▸ **Provided data**:
#####

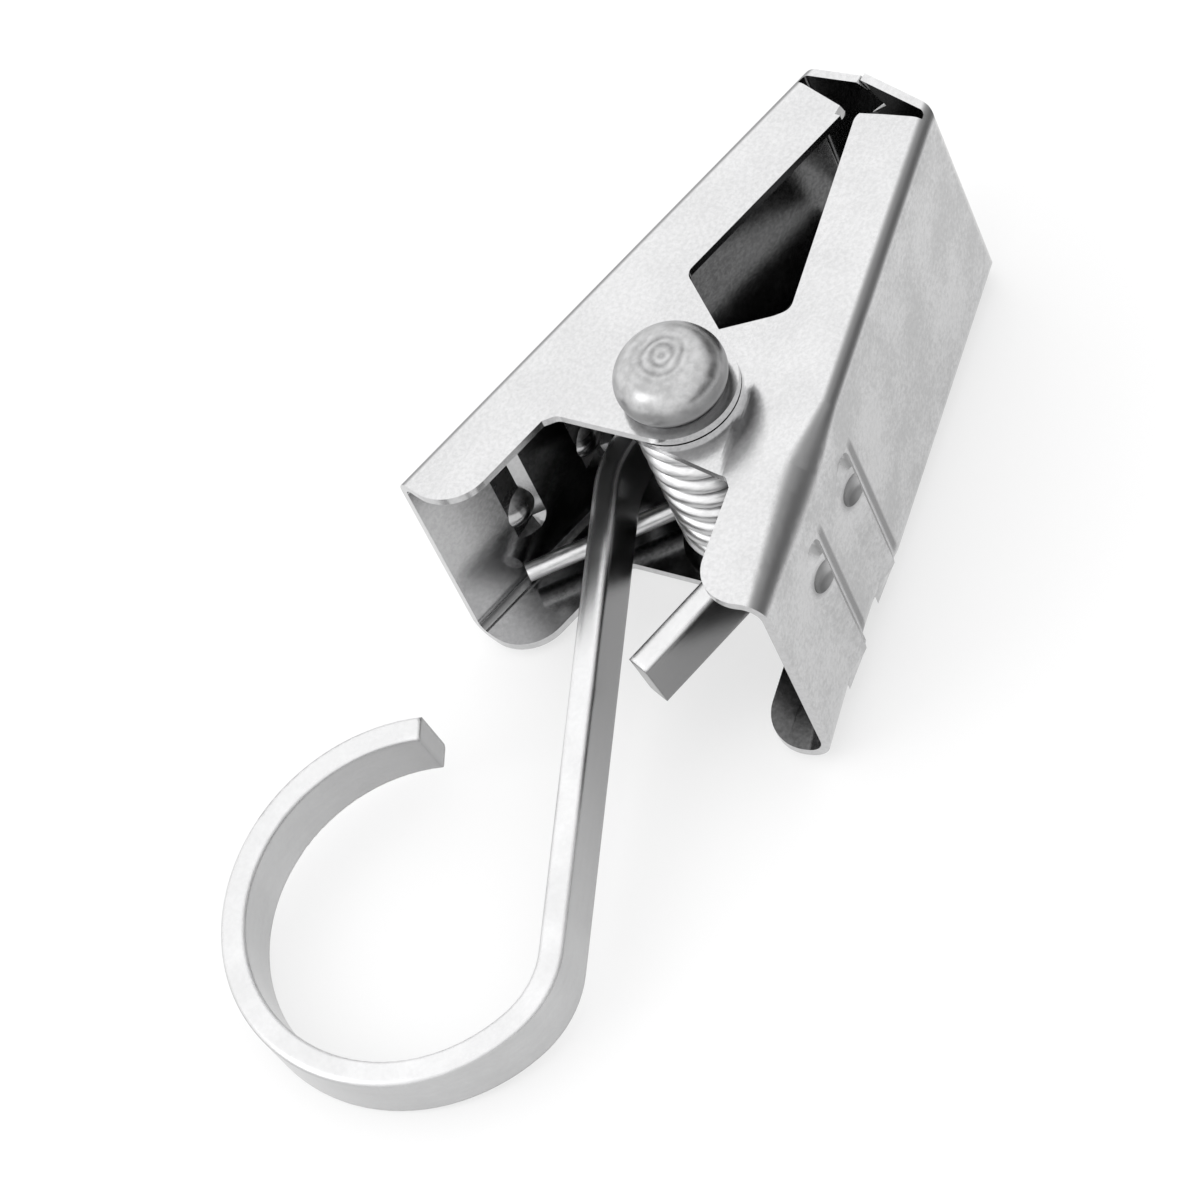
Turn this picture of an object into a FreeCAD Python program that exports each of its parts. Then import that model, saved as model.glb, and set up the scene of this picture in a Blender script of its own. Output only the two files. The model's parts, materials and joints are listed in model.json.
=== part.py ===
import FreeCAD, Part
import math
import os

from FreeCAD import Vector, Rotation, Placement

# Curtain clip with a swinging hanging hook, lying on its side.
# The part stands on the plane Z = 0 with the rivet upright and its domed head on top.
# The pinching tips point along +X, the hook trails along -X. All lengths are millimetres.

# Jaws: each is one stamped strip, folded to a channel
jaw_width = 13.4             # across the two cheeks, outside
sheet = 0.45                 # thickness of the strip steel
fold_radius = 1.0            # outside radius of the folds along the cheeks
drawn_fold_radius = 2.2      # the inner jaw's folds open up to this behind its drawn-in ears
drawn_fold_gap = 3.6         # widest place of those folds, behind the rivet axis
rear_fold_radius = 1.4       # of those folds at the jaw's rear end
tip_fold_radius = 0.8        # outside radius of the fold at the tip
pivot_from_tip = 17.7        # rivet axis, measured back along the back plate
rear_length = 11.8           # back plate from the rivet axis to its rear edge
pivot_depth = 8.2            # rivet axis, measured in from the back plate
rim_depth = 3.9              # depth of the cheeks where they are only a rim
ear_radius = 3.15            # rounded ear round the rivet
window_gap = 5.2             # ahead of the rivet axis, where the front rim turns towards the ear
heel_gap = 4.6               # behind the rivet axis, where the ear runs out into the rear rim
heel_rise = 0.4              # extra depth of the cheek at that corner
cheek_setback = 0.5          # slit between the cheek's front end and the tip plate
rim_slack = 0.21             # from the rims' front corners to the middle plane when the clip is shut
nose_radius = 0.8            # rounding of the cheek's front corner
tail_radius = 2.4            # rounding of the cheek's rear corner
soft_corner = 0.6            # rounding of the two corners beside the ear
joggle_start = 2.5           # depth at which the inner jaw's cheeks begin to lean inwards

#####

▸ **What is being asked**: Pick out the lines above containing the word "into", then copy them.

▸ **Solution to this problem**:
Turn this picture of an object into a FreeCAD Python program that exports each of its parts. Then import that model, saved as model.glb, and set up the scene of this picture in a Blender script of its own. Output only the two files. The model's parts, materials and joints are listed in model.json.
heel_gap = 4.6               # behind the rivet axis, where the ear runs out into the rear rim